I handed the ball to my coach and retreated to the left side of the infield. I was hung-over, having only slept four hours the night before, but I can’t remember if I was stoned or not. Running on fumes, supported by legs made of jelly, I had just pitched the game of my life.

86 pitches was nothing at that point in the season. I could have thrown 110. While warming up for the seventh and final inning, my coach told me to get the ball down. He was right. Every fastball I threw came in letter high.

The leadoff hitter stood in the on-deck circle, licking his chops. I threw another pitch, up in the zone. My catcher threw the ball through to second base. At this point in the game my arm should have been spent, but all day I’d been too tired to feel a damn thing.

The first two pitches of the seventh inning were both balls — fastballs, high.

My coach called time and quickly hobbled out to the mound. We were leading 5-2. It was a weird time to visit the mound, despite those two high fastballs, It was my game to win. I had it under control.  Rarely do you get pulled in the middle of a count. Almost never do you get pulled when you’ve pitched the way I was pitching, have only thrown 86 pitches, and you’re in the middle of a count.

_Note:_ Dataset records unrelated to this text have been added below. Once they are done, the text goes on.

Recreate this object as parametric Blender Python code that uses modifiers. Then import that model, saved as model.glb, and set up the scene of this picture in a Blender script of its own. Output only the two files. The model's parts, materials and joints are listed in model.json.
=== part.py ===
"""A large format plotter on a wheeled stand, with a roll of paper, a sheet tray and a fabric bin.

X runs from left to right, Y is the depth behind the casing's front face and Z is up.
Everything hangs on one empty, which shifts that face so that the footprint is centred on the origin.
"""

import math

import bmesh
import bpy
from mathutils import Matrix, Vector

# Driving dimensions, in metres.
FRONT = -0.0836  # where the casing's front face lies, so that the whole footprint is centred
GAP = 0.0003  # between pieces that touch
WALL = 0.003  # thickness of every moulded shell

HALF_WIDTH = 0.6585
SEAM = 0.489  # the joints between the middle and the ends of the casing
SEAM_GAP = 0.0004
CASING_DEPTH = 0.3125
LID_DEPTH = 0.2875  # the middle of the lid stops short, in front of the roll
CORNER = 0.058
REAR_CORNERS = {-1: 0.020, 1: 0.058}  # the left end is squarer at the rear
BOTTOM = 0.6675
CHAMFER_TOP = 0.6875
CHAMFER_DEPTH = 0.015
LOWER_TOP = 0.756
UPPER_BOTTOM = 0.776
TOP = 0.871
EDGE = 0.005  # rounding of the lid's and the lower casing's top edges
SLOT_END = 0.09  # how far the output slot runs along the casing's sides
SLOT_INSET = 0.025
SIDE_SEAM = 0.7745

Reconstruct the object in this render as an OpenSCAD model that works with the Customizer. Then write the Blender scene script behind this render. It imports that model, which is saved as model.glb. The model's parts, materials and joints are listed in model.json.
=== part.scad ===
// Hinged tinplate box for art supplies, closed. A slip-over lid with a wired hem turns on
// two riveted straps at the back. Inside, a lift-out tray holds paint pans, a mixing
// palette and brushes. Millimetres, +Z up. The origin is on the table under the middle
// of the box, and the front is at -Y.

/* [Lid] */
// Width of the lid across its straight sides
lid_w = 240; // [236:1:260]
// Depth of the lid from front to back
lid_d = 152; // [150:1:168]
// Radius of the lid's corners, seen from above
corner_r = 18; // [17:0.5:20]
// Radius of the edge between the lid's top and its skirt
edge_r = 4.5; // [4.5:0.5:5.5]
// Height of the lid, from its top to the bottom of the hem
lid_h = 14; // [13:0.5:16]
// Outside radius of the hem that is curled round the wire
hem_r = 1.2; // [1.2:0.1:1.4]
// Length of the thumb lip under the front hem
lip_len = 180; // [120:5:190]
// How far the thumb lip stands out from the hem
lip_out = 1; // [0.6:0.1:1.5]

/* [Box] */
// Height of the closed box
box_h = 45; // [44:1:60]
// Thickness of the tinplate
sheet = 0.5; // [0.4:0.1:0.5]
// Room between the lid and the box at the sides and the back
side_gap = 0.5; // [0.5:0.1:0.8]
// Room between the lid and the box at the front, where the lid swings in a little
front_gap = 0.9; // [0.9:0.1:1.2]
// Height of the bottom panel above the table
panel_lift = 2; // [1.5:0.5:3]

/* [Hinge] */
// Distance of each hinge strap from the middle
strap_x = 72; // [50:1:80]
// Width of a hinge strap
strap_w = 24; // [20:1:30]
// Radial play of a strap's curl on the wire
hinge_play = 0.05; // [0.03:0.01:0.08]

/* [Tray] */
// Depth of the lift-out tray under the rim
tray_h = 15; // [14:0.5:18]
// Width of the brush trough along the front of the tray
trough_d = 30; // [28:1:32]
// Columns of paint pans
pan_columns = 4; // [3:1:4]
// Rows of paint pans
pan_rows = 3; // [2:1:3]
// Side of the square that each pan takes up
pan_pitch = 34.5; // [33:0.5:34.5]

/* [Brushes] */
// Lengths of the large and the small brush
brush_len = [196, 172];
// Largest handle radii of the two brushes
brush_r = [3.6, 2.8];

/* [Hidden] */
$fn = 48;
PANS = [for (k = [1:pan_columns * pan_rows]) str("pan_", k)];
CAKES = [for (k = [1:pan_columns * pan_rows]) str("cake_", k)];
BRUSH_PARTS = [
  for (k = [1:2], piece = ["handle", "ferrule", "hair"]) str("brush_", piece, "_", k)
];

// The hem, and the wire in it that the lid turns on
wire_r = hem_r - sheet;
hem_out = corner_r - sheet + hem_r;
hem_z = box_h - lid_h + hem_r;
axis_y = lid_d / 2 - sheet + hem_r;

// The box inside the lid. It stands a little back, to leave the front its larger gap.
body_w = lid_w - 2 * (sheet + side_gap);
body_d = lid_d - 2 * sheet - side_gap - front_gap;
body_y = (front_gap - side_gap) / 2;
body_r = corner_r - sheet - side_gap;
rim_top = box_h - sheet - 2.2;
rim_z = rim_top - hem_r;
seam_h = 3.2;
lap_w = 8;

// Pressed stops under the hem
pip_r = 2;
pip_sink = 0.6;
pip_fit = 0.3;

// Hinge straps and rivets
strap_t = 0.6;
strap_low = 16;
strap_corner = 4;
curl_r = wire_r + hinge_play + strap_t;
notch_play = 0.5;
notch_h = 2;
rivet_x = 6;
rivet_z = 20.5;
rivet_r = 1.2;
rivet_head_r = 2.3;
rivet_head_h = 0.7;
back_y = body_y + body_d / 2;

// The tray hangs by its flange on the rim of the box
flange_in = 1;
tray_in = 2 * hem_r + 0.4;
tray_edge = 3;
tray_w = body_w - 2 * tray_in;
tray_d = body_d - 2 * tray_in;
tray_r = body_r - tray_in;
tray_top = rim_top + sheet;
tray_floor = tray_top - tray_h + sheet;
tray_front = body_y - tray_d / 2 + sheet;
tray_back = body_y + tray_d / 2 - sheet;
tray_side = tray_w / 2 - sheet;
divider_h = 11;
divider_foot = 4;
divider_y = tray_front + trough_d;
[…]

He told me I pitched a hell of a game. This is what baseball coaches say when they mean, “you’re done pitching today, so hand me the damn ball.”

I handed him the damn ball.

Twenty minutes later, I jogged off the infield with my teammates. We had given up five runs, and all-of-the-sudden found ourselves trailing by two, with no momentum whatsoever. We would not reclaim the lead: we went down 1-2-3 in our last round of at-bats.

112_512641400499_6898_n

I got home before my parents. I was smoking a cigarette in the back yard when my dad pulled into the drive. My mother was still up on the hill, presumably chatting with other players’ mothers. That’s right: my mother, my father, and I had taken three different vehicles on the one-mile trip up the hill to the high school. This does not speak to our relationship as a family as much as it speaks to the casual gas-guzzling culture of Thetford, Vermont.

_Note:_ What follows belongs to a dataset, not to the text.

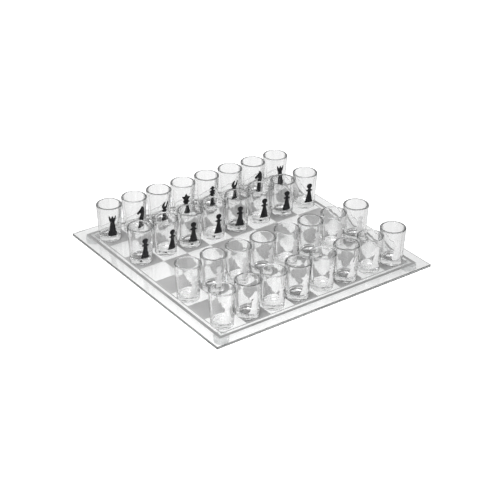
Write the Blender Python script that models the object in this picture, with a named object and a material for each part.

My dad had never seen me smoke a cigarette before. He was quite aware that it was a new habit of mine, but I never had the balls to smoke one in front of him. I stood there, staring off into the distance as he approached. He pulled out a Swisher Sweet little cigar. He ripped the filter off — he always ripped the filter off — and we smoked.

My dad broke the silence, “You know, those things will kill you.”

I snickered. I did not have to articulate the irony to him – he’s an English teacher.

“Tough loss”, he tried again.

“ Yeah.”

More silence. “How many pitches had you thrown? It couldn’t have been that many, I mean, you really had it go—“

“86,” I interrupted.

“86,” he echoed, dumbfounded. “Jesus”.

He inhaled. I inhaled. We exhaled.

“Were you gassed?”

“Dad, I threw 86 pitches. I could have thrown 86 more. I wanted to beat those fuckers. I needed to get the ball down, and I didn’t do it. It’s my own fault.”

While he contemplated what I had said, I contemplated whether I was telling the truth or not. I had no idea whether it was my fault. Maybe he should have left me in. Maybe it was my game to win, or lose — I didn’t know.

What I did know was that my father knew my baseball talents (and lack thereof) like nobody else. After all, it was he who had given me the gift of baseball, something I won’t ever forget.

One of my earliest memories is of my father throwing a cheap plastic ball (not a wiffle ball, thank you very much) while me and my older brother took hapless swings with an oversized, orange, plastic bat in the driveway. I always had an arm and I was never much of a hitter. As I got older, I found space in our mudroom to throw a tennis ball against the wall, practicing my pitching and hitting. Despite that this affair seriously compromised any previous paint jobs, on top of the fact that it caused a legitimate amount of unwelcome noise in our living room, my dad encouraged me to keep playing, and dutifully repainted the baseball-asylum every summer or two. My father gave me the gift of baseball, not by sending me to elite baseball camps, or buying me expensive equipment, but by giving me the unconditional love and support that I needed to do what I loved. And from my earliest memories and onward, I loved to play baseball.

That was beginning to change as I walked off the mound that day. I was 18 on the verge of going to a liberal arts college, where my burgeoning interests in girls, pot, and alcohol would proliferate. The night before the game I had spent with drinking whiskey instead of going to senior prom. I didn’t think about baseball much when I wasn’t on the field.

My father had had this phase in his life, too. He was the rebellious one, born in between the golden child — his older brother — and the baby — his disabled younger brother. Music, women, and pot had come into his life at a much earlier age than I, back when his parent’s generation didn’t now the difference between weed and oregano. I remember asking him one time what position he played in high school. He chuckled — he had quit baseball when he was 12. He gave up on baseball younger than I did, but came back to it like he had something to prove. Every night he listened to the Indians on scratchy AM radio. Every chance he got, he drove to the most remote corners of Vermont to watch me play baseball, apologizing profusely on the rare occasions that he missed one of my games.

My father and I knew something as we smoked those cigarettes: we knew that my experiences playing organized baseball were numbered. We knew that the days were drawing to a close, the days of him driving two hours to every game just so that he could anxiously pace in a secluded area where I couldn’t see him, drinking his coffee as though it helped his nerves.

Looking back, he knew one thing that I did not: you are always too young to quit playing baseball.